▶ **Short task**
Reproduce all of the data exactly, with no line skipped.

_ _ _ _ _

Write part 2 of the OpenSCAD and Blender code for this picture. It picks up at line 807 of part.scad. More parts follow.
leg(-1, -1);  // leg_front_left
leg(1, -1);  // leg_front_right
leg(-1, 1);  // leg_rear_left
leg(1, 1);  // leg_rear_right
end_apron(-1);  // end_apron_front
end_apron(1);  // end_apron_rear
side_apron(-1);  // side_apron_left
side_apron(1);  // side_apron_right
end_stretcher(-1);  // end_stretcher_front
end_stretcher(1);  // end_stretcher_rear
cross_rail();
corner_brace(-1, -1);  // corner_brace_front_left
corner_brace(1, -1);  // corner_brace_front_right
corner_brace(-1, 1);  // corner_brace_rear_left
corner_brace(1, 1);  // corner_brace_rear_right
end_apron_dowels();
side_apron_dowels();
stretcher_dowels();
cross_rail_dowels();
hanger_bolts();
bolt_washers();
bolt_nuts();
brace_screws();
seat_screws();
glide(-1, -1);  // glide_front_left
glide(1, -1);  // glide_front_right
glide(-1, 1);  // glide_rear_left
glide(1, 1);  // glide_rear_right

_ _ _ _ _

▶ **Task output**
Write part 2 of the OpenSCAD and Blender code for this picture. It picks up at line 807 of part.scad. More parts follow.
leg(-1, -1);  // leg_front_left
leg(1, -1);  // leg_front_right
leg(-1, 1);  // leg_rear_left
leg(1, 1);  // leg_rear_right
end_apron(-1);  // end_apron_front
end_apron(1);  // end_apron_rear
side_apron(-1);  // side_apron_left
side_apron(1);  // side_apron_right
end_stretcher(-1);  // end_stretcher_front
end_stretcher(1);  // end_stretcher_rear
cross_rail();
corner_brace(-1, -1);  // corner_brace_front_left
corner_brace(1, -1);  // corner_brace_front_right
corner_brace(-1, 1);  // corner_brace_rear_left
corner_brace(1, 1);  // corner_brace_rear_right
end_apron_dowels();
side_apron_dowels();
stretcher_dowels();
cross_rail_dowels();
hanger_bolts();
bolt_washers();
bolt_nuts();
brace_screws();
seat_screws();
glide(-1, -1);  // glide_front_left
glide(1, -1);  // glide_front_right
glide(-1, 1);  // glide_rear_left
glide(1, 1);  // glide_rear_right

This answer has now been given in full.